# Directive:
What is needed is the run of lines from the one containing "make_rail_bushes()" through the one containing "before = set(bpy.data.objects)", echoed exactly, with both ends kept and nothing added.

# Data in this exercise:
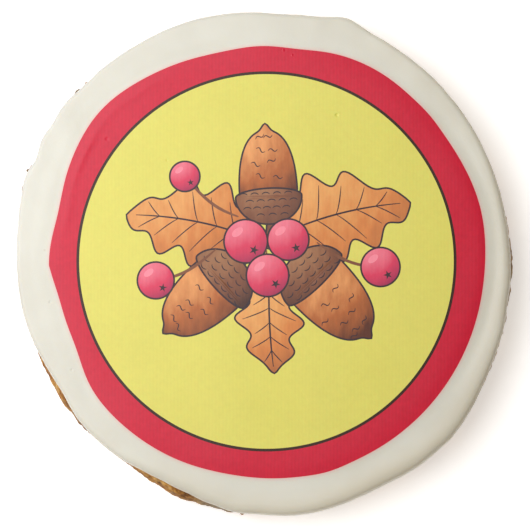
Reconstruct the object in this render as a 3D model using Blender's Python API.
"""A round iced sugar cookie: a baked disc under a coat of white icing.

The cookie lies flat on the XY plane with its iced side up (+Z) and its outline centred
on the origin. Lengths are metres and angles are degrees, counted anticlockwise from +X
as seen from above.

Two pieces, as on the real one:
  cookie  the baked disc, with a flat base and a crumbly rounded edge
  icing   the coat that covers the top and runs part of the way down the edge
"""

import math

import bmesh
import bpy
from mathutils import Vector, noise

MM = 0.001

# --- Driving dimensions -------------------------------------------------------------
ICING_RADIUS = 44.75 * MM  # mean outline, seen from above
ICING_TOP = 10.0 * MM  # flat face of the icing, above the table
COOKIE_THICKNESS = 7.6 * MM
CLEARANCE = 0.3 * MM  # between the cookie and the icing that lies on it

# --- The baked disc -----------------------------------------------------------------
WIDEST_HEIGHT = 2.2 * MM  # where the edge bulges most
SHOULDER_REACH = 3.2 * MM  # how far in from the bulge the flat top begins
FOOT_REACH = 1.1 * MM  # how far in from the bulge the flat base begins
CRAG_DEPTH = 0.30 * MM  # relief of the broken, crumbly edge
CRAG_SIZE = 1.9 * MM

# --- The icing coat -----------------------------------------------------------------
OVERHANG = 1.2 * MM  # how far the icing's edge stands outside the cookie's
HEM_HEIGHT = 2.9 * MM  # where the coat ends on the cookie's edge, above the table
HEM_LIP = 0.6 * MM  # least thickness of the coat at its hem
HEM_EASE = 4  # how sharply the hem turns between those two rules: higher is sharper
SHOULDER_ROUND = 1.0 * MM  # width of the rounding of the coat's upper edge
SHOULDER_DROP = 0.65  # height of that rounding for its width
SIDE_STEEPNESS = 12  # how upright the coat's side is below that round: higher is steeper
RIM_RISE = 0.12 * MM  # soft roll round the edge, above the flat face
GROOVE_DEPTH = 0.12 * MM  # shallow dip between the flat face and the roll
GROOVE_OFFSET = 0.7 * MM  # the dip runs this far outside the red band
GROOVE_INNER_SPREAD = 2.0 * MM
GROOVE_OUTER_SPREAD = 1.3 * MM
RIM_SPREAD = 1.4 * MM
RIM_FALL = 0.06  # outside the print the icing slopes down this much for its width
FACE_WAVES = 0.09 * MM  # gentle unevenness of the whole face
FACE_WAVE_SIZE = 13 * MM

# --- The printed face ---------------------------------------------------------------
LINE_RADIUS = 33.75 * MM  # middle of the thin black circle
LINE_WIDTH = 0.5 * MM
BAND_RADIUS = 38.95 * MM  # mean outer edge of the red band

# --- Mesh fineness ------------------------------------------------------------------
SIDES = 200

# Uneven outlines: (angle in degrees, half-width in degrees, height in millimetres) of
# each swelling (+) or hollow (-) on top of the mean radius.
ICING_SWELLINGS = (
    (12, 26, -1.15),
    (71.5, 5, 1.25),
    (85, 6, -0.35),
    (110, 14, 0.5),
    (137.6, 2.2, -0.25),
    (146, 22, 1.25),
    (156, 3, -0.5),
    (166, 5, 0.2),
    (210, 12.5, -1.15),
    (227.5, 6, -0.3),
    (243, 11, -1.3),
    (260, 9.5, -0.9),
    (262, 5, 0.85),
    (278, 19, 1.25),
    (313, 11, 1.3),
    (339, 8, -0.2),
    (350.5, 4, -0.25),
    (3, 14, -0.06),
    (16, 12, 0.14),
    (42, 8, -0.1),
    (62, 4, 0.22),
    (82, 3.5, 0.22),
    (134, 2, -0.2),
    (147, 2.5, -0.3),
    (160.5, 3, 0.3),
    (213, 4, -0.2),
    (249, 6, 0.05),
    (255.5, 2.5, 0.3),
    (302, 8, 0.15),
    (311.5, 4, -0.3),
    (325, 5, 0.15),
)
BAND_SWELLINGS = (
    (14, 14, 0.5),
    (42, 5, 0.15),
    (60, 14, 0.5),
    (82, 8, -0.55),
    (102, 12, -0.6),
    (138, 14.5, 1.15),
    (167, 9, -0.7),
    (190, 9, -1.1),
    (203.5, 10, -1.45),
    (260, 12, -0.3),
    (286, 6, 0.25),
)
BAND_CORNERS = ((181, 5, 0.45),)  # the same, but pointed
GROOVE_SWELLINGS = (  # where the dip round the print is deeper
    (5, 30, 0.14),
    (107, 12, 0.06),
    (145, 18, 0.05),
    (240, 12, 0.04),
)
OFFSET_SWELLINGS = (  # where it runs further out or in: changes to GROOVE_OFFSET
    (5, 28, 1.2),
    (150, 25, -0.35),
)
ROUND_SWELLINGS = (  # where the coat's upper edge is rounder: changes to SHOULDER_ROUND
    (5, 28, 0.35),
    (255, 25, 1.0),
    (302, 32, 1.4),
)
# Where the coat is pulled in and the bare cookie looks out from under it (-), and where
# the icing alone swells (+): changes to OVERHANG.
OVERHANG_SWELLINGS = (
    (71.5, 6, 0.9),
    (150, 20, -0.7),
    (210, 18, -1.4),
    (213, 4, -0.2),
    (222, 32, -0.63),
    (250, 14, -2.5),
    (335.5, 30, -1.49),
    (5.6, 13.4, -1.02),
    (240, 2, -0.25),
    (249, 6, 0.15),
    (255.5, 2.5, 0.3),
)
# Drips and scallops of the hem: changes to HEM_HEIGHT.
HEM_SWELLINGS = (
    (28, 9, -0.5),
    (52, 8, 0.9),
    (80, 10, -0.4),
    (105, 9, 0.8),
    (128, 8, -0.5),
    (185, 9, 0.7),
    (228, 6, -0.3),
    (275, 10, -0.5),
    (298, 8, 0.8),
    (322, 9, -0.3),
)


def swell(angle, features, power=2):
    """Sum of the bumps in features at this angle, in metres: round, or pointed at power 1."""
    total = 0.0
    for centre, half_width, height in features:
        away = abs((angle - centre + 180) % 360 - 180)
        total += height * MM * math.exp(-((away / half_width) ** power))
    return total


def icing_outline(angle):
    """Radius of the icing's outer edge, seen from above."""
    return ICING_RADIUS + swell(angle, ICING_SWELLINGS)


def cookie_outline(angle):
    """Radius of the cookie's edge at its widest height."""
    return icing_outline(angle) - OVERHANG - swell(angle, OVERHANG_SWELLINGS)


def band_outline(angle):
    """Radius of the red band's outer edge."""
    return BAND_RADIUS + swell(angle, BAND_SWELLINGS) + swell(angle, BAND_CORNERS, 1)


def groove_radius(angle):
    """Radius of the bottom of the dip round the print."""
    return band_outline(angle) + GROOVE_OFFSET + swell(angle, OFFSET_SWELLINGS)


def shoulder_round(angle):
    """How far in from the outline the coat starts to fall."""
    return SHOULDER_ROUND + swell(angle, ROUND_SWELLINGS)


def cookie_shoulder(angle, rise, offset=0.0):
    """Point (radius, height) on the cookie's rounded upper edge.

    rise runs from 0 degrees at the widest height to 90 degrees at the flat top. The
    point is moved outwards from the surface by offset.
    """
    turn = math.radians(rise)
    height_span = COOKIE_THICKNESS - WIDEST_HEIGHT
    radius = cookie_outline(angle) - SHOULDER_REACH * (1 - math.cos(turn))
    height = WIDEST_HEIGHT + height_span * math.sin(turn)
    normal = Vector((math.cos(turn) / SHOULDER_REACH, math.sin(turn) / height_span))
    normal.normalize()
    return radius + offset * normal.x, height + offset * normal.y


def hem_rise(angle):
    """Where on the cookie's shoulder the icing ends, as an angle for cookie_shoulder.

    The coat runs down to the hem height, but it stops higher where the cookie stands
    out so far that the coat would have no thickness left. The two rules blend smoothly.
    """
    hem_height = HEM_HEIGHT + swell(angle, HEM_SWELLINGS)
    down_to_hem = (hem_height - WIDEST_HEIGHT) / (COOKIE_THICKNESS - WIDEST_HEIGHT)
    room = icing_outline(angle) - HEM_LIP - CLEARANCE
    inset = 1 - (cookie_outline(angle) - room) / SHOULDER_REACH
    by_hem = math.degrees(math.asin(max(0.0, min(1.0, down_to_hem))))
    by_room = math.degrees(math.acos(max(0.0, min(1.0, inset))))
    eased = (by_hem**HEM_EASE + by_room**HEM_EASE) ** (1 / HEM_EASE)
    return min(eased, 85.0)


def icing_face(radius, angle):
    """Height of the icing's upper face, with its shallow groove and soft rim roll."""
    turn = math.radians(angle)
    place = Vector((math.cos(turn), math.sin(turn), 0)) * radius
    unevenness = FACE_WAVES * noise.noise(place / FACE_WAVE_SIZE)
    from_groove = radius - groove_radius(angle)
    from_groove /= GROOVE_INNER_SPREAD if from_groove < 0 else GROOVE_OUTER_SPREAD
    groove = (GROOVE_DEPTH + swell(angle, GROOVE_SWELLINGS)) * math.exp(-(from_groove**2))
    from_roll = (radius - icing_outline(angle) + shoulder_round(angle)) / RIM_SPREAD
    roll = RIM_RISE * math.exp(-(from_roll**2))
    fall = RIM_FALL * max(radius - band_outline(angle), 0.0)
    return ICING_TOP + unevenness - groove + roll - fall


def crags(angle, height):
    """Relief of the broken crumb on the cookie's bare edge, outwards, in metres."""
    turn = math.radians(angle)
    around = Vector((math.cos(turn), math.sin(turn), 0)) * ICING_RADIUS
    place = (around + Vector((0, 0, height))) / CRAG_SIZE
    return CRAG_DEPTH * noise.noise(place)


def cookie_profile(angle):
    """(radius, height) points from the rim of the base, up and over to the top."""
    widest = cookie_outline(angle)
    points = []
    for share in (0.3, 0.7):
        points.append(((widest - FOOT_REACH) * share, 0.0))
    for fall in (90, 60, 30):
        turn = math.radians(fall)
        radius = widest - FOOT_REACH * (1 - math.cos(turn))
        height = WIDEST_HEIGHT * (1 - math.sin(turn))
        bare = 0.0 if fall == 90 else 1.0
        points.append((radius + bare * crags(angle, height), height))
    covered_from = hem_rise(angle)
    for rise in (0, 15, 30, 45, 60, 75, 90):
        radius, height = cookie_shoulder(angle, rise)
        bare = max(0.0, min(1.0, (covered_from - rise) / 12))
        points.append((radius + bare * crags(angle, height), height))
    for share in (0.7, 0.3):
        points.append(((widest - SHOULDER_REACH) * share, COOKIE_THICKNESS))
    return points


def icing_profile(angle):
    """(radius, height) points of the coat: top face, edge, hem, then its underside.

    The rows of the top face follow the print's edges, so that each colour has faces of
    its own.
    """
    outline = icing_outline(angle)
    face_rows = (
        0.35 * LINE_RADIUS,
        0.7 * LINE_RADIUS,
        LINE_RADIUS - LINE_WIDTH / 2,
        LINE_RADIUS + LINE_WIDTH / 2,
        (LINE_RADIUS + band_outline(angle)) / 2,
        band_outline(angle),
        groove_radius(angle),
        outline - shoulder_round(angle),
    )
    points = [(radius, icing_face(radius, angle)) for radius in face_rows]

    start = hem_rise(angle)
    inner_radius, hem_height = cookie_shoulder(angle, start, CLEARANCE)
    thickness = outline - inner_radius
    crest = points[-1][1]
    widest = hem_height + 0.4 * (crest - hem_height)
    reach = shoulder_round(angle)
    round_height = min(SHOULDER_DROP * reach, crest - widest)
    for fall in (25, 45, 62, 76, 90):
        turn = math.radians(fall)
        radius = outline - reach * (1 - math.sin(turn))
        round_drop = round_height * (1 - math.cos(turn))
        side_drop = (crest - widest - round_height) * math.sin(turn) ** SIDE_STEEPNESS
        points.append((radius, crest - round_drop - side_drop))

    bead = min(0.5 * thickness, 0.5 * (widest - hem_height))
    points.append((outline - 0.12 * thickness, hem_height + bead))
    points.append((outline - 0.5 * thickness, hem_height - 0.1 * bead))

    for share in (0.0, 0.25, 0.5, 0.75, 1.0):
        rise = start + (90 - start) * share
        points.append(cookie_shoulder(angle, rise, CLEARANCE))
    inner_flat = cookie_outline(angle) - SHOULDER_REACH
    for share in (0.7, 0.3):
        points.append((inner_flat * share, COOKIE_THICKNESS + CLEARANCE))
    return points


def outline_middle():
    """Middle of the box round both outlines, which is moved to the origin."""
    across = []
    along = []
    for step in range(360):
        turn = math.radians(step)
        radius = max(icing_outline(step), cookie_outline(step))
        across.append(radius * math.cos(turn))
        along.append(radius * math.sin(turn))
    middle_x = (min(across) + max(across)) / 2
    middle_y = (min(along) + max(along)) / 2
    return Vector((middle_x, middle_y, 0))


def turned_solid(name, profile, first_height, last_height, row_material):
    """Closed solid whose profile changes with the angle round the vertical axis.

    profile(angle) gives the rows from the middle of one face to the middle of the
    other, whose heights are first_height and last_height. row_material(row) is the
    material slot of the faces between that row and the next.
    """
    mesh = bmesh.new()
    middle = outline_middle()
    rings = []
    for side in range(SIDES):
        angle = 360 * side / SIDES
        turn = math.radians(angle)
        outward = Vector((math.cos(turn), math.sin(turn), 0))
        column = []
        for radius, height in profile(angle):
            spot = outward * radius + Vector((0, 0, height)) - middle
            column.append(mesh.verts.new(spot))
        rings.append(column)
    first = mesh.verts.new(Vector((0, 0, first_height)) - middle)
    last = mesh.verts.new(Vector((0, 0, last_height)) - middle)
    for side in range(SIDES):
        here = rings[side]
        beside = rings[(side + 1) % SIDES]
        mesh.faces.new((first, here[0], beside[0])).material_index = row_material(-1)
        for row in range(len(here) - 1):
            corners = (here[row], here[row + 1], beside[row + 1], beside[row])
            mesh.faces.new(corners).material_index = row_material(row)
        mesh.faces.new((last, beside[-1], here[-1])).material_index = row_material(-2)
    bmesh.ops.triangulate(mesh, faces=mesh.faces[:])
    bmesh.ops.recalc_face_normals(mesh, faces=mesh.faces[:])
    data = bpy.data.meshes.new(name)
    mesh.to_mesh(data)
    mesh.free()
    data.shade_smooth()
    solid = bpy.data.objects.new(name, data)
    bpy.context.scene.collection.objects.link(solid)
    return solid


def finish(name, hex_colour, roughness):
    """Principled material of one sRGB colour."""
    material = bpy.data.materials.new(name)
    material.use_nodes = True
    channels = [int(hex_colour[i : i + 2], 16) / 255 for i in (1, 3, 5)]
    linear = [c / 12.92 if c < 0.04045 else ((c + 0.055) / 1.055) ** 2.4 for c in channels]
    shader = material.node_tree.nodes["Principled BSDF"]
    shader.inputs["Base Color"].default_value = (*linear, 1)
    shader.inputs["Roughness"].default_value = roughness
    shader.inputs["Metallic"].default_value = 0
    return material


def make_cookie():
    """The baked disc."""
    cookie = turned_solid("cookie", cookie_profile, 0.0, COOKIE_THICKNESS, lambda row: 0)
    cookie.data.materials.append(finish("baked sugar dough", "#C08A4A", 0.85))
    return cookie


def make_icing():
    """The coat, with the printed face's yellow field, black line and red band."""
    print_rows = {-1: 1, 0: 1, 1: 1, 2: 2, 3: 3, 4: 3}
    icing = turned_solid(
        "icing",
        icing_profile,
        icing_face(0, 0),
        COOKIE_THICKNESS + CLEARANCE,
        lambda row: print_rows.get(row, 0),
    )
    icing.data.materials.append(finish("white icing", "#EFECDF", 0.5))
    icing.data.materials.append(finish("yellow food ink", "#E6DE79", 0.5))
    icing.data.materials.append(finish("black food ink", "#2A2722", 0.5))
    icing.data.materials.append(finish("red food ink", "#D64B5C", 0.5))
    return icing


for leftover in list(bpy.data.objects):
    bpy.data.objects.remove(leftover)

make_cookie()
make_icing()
* * *
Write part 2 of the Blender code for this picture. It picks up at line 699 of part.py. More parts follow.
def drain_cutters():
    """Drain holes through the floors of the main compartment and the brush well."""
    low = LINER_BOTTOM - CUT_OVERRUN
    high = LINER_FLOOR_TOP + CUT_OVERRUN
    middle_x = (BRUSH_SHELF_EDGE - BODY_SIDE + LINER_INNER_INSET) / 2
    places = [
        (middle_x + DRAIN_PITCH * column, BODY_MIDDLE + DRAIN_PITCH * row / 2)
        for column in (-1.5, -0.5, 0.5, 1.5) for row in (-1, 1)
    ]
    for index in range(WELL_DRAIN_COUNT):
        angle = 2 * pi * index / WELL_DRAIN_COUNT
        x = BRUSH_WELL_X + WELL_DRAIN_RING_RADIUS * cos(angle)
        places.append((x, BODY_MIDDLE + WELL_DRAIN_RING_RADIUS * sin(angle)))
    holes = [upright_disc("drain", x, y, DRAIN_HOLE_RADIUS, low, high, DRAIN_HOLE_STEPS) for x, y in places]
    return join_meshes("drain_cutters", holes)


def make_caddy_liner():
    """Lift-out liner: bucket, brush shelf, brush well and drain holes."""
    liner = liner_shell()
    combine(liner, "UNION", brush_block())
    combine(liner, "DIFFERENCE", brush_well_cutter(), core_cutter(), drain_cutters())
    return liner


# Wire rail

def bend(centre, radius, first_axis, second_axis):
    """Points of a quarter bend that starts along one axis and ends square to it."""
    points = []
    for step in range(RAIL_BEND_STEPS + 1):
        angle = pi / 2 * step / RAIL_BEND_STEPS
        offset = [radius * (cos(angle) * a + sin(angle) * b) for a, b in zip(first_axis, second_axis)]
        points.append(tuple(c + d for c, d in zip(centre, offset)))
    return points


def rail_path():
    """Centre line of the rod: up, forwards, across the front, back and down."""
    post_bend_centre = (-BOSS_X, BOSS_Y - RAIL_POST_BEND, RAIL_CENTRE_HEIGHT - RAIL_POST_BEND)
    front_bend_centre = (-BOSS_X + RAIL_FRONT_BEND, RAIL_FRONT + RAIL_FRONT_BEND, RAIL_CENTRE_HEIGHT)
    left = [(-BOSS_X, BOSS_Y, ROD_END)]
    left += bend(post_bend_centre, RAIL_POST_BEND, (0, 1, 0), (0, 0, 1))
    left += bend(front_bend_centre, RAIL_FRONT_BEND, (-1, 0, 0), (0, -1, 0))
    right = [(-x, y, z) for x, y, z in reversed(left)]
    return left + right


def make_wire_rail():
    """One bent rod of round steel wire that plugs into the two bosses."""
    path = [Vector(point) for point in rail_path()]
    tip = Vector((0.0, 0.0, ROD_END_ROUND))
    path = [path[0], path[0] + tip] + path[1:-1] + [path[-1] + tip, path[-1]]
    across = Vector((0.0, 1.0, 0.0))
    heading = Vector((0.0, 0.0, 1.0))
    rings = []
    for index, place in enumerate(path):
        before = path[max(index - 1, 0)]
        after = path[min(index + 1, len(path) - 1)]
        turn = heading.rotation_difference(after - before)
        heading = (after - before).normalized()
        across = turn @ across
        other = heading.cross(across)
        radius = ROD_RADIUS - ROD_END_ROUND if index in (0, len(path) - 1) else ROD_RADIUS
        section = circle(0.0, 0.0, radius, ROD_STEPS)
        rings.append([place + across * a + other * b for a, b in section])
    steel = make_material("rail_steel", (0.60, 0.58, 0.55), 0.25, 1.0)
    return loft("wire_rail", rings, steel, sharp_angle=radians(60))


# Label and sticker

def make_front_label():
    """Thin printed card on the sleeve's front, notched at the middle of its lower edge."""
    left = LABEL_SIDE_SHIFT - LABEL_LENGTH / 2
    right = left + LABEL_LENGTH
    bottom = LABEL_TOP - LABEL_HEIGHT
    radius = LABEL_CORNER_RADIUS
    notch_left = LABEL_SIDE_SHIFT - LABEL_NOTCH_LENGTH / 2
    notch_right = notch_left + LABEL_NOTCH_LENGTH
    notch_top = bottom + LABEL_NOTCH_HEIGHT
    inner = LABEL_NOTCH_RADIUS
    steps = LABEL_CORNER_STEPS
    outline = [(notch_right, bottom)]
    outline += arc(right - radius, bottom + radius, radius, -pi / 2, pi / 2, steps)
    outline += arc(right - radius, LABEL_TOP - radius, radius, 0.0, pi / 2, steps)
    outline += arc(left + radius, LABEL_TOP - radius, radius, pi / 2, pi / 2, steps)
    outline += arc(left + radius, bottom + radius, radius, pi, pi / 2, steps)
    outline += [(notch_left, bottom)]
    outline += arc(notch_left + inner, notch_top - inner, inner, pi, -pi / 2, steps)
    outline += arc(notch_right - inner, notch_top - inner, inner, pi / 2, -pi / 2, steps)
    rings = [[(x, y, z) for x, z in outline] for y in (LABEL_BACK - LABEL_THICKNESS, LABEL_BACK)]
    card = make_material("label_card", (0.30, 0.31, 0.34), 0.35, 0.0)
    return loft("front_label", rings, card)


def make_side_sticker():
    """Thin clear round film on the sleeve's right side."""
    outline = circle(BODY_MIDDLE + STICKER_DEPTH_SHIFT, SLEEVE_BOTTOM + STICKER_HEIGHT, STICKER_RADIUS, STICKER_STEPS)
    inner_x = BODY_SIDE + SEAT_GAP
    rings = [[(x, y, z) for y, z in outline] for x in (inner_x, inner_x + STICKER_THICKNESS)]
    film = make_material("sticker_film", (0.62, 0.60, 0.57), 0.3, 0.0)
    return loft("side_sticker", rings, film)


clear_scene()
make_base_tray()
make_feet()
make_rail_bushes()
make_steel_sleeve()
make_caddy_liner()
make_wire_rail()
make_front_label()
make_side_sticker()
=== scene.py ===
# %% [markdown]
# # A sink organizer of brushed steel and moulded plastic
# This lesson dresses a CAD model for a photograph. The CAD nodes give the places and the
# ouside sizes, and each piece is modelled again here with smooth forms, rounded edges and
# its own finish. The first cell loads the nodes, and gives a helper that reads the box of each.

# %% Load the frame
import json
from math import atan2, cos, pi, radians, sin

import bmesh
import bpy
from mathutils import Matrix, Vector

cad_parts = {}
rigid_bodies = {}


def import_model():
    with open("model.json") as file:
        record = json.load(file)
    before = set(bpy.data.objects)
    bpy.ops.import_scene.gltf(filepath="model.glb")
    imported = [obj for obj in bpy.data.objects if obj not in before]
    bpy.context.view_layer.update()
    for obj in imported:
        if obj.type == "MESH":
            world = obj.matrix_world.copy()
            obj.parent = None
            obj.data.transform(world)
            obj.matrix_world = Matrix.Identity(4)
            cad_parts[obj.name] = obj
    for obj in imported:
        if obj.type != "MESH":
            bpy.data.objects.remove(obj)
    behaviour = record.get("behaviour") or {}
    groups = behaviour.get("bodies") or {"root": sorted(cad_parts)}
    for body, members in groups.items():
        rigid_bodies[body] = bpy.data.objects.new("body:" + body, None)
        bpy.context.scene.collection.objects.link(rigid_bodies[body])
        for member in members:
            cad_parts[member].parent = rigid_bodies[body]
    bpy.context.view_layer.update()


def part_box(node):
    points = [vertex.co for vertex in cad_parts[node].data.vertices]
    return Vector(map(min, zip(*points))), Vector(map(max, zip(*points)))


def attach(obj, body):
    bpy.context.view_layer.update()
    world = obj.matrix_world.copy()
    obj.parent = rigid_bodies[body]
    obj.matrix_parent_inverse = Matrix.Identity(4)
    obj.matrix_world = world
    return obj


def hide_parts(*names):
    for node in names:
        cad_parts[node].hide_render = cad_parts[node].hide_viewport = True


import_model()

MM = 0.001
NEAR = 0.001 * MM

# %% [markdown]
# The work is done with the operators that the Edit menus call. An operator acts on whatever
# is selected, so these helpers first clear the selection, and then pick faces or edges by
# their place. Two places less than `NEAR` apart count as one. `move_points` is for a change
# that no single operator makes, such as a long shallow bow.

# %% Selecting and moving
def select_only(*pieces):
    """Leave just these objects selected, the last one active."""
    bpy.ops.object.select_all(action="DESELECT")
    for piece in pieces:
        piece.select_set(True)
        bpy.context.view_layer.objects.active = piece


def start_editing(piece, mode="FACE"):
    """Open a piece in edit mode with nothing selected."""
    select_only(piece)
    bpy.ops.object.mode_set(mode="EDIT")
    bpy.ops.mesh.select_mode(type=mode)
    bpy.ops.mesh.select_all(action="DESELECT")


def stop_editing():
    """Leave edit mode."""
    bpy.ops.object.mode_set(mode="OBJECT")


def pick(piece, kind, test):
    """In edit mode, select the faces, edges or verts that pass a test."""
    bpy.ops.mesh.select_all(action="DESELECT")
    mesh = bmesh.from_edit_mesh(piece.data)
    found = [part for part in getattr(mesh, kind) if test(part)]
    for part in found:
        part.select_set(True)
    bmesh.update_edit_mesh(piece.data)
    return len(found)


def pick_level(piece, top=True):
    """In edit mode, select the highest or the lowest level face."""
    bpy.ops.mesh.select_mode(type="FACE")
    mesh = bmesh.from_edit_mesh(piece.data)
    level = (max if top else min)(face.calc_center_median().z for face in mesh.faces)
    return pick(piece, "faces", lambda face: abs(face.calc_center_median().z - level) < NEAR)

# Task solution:
make_rail_bushes()
make_steel_sleeve()
make_caddy_liner()
make_wire_rail()
make_front_label()
make_side_sticker()
=== scene.py ===
# %% [markdown]
# # A sink organizer of brushed steel and moulded plastic
# This lesson dresses a CAD model for a photograph. The CAD nodes give the places and the
# ouside sizes, and each piece is modelled again here with smooth forms, rounded edges and
# its own finish. The first cell loads the nodes, and gives a helper that reads the box of each.

# %% Load the frame
import json
from math import atan2, cos, pi, radians, sin

import bmesh
import bpy
from mathutils import Matrix, Vector

cad_parts = {}
rigid_bodies = {}


def import_model():
    with open("model.json") as file:
        record = json.load(file)
    before = set(bpy.data.objects)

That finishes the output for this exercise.